Any help appreciated explaining simply what is going on. Would rather ask here since it will be a whole day before I have time to sit down on the phone with bank.

Thank you.

Comments

  • bigadaj
    bigadaj Posts: 11,531 Forumite
    Ninth Anniversary 10,000 Posts Name Dropper
    You need to check with the bank. At that apr then the total amount you have to repay would be over one year, if it is over two years then there would be another £1600 interest to pay, so your repYment amount would be £100 more than what you are currently paying. You need to check with the bank.
  • Where did you get your figures from?
    I calculate that £8k at 20.3% interest would be approx £135 for first month.

    Rest can be explained by different number of days in month and your payment date been delayed by weekends and bank holidays. Sometimes you gain other months you lose.

    I think the bank calculates interest daily and applies it monthly to your loan.
    As you have not paid off much of the original capital now your interest charge is higher than it will be towards the end of the loan.

    From what you have posted the figures that you quote for interest in month 2 and 3 make sense to me.
  • CLAPTON
    CLAPTON Posts: 41,865 Forumite
    10,000 Posts Combo Breaker
    elementry arithmetic say that the 1st months interest will be

    £8,000 x 20.3% / 12 = £135

    in each month thereafter the interest will fall as the capital owed will fall
  • Are you repaying capital or shortening the term, how you making the overpayments?

    Figures do seem a bit suspect though:)
  • antrobus
    antrobus Posts: 17,386 Forumite
    Firely wrote: »
    ...For instance, last month I payed off my £400~ and had interest of £114~. This month I have payed off £400~ again but with an interest of £129. Where are these extra 'charges' coming from? ...

    Where are these figures coming from?
    Firely wrote: »
    ...I have read through the loan agreement and am I right in saying additional interest is placed on top of the total repayable amount and this is what I am experiencing? ...

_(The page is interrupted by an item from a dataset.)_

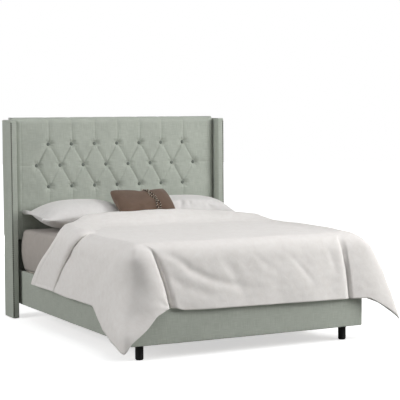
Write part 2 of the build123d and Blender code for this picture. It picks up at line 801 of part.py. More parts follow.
def duvet_turnback():
    """The head end folded back over the top, with its edge hanging at the sides."""
    cuts = [drape(soft_gap, soft_gap, duvet_fold_depth), below_hem(-1), below_hem(1), head_edge(0)]
    return (drape(turnback_wall, turnback_loft, duvet_fold_depth) - cuts) & head_edge(turnback_width)


save("headboard_frame", headboard_frame())
save("headboard_panel", headboard_panel())
save("headboard_pad", headboard_pad())
save("tufting_buttons", tufting_buttons())
save("headboard_lower_cover", headboard_lower_cover())
save("headboard_back_cover", headboard_back_cover())
for name, side in (("left", -1), ("right", 1)):
    save(f"{name}_wing_frame", wing_frame(side))
    save(f"{name}_wing_cover", wing_cover(side))
    save(f"{name}_nail_trim", nail_trim(side))
    save(f"{name}_side_rail_board", side_rail_board(side))
    save(f"{name}_side_rail_cover", side_rail_cover(side))
    save(f"{name}_head_bracket", head_bracket(side))
    save(f"{name}_corner_block", corner_block(side))
    save(f"{name}_slat_cleat", slat_cleat(side))
    save(f"{name}_foot_leg", foot_leg(side))
    save(f"{name}_pillow", pillow(side))
save("wing_glides", wing_glides())
save("wing_bolts", wing_bolts())
save("head_bracket_bolts", head_bolts())
save("foot_rail_board", foot_rail_board())
save("foot_rail_cover", foot_rail_cover())
save("corner_block_bolts", corner_bolts())
save("hanger_bolts", hanger_bolts())
save("leg_glides", leg_glides())
save("cross_slats", cross_slats())
save("support_legs", [support_leg(y) for y in support_places()])
save("leg_ferrules", [leg_ferrule(y) for y in support_places()])
for name, y in zip(("foot", "middle", "head"), support_places()):
    save(f"{name}_levelling_foot", levelling_foot(y))
save("box_spring", box_spring())
save("mattress", mattress())
save("fitted_sheet", fitted_sheet())
save("lumbar_pillow", lumbar_pillow())
save("lumbar_trim", lumbar_trim())
save("duvet", duvet())
save("duvet_turnback", duvet_turnback())
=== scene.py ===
from math import cos, pi, sin, sqrt

import bmesh
import bpy
import numpy as np
from mathutils import Euler, Matrix, Vector
from mathutils.bvhtree import BVHTree


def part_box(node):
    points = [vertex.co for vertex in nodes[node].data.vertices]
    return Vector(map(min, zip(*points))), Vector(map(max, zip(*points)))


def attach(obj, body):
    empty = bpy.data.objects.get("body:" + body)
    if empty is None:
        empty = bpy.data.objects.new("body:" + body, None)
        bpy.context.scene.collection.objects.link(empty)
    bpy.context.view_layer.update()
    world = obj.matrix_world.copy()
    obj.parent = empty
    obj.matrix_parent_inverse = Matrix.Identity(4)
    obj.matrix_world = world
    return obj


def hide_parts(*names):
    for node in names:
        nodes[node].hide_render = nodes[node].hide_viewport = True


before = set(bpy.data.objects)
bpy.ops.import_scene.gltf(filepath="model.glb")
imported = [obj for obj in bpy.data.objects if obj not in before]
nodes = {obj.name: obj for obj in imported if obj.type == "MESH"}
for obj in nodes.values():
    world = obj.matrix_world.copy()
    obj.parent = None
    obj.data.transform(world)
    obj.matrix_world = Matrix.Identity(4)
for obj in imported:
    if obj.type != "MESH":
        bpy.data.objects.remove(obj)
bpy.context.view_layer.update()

# Camera
# It stands off the foot end, left of the middle, at a seated person's eye height.
# A long lens keeps the sides nearly parallel, and its small shift sets the framing.
eye = Vector((-3.898, -8.166, 1.476))
# Turned to the right of +Y, tipped down and rolled, in radians
yaw, pitch, roll = 0.4903, 0.0586, -0.0064
camera_data = bpy.data.cameras.new("camera")
camera_data.sensor_width = 36.0
camera_data.lens = 119.67
camera_data.shift_x = -0.0852
camera_data.shift_y = -0.0287
camera = bpy.data.objects.new("camera", camera_data)
bpy.context.scene.collection.objects.link(camera)
bpy.context.scene.camera = camera
forward = Vector((sin(yaw) * cos(pitch), cos(yaw) * cos(pitch), -sin(pitch)))
across = Vector((cos(yaw), -sin(yaw), 0.0))
upward = across.cross(forward)
camera_right = across * cos(roll) + upward * sin(roll)
camera_up = upward * cos(roll) - across * sin(roll)
turn = Matrix((camera_right, camera_up, -forward)).transposed().to_4x4()
camera.matrix_world = Matrix.Translation(eye) @ turn

# Studio
# A pale floor and a white wall far off, lit by four soft boxes: one overhead, one to the
# right of the camera as the key, a weak one from the left to fill, and a low one behind.


def linear(hex_colour):
    """An sRGB hex colour as linear red, green, blue and alpha."""
    parts = [int(hex_colour[i:i + 2], 16) / 255 for i in (1, 3, 5)]
    return [c / 12.92 if c <= 0.04045 else ((c + 0.055) / 1.055) ** 2.4 for c in parts] + [1.0]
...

    If your loan agreement states a total repayable amount of £9,642.96, then that's what you'll be repaying, so long as you make all the repayments on time.
  • antrobus wrote: »
    If your loan agreement states a total repayable amount of £9,642.96, then that's what you'll be repaying, so long as you make all the repayments on time.

    Unless there has been a miscalculation somewhere...it's not like we haven't seen this on the board before. And also, it's not like the banks to be infallible!
    Thinking critically since 1996....
  • opinions4u
    opinions4u Posts: 19,411 Forumite
    Interest charged is based on your balance and the number of days in the accounting period.

    Some months are longer than others.
  • theoretica
    theoretica Posts: 12,662 Forumite
    Part of the Furniture 10,000 Posts Name Dropper Photogenic
    That all looks right for a loan term of 2 years. The first full month about £135 of your £400 payment is interest. However, the last month only about £7 of the payment will be interest - the average is about £68 as you say, but it isn't evenly spread throughout the loan term. At the start you owe them more money so they charge you more interest. At the end you owe less money so they charge less interest and the loan is paid off faster.
    But a banker, engaged at enormous expense,
    Had the whole of their cash in his care.